Louie, 83, has lived in Maxwell her whole life. Her nephew runs a rice farm and was once offered a fairly big chunk of money to sell land to a developer. The family turned it down. “We were against that,” she said.

Both women have very different opinions about growth and change for Maxwell.

Of Sites reservoir, Danley, says unequivocally: “If you ask me, we’re ready for it. Just get on with it.”

She’s convinced the community won’t change much because she doesn’t believe any new roads to the reservoir will go right through town. And even if they do, she’s not afraid.

“Little towns, you know, we just want to stay the same forever,” Danley said, when Louie stepped out of the room. “I mean, my God. Let’s grow!”

Louie isn’t so sure. If she could keep Maxwell exactly as it is, she would.

She loves living in a town where everyone knows everyone else, where people look out for one another, and where there’s only one gas station, one bank and only one traffic light – and it’s constantly blinking red.

“Maxwell eventually is going to grow,” Louie said, drawing a knowing chuckle from Danley, “but we’re trying to keep it small.”
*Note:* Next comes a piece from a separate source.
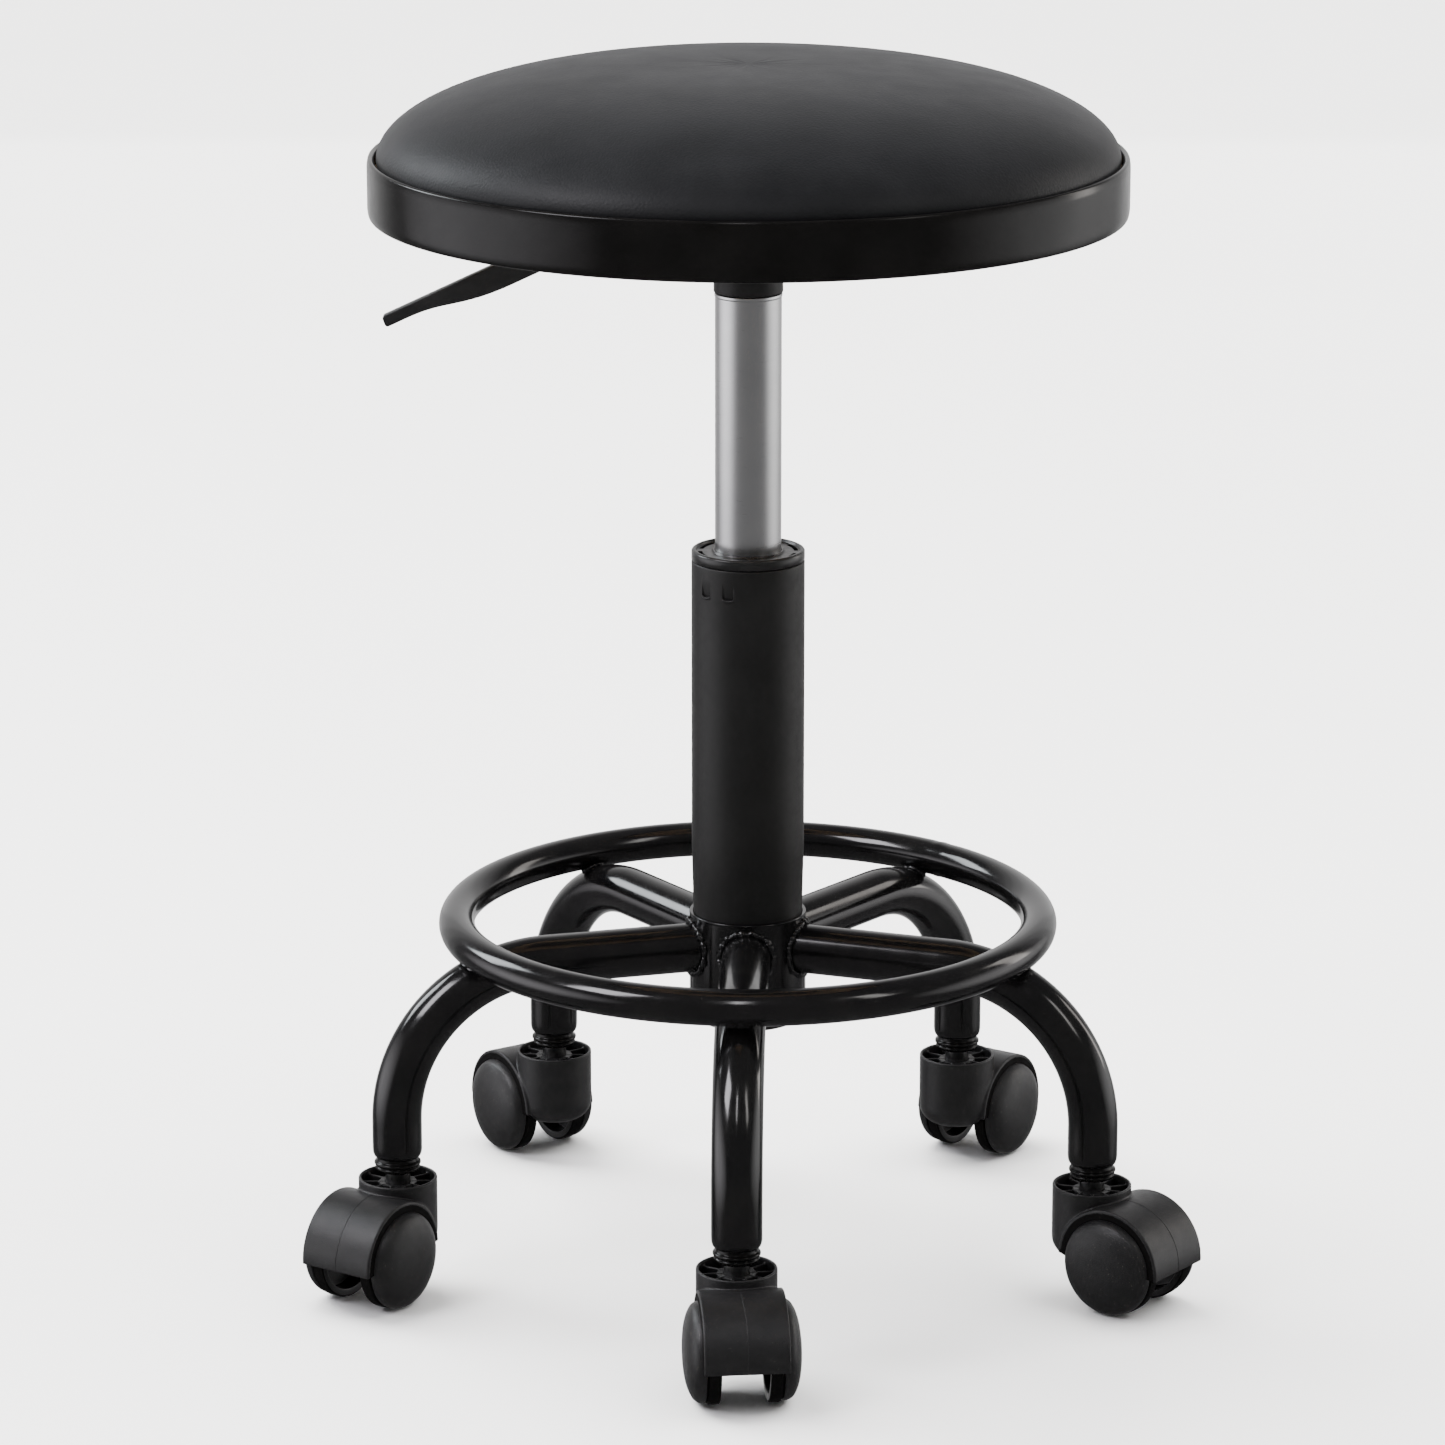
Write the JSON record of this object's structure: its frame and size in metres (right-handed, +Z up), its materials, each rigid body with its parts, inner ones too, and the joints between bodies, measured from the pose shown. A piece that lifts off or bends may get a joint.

Both women, like many residents of this farm town, agree that the drought has changed things. They see the benefits of a reservoir more clearly today than they did years ago.

Building Sites seems more likely than it ever has and so the bottom line is, sooner or later, change is coming. Love it or hate it, it’s coming.

It’s true.

Maxwell has made peace with change. So should the rest of California.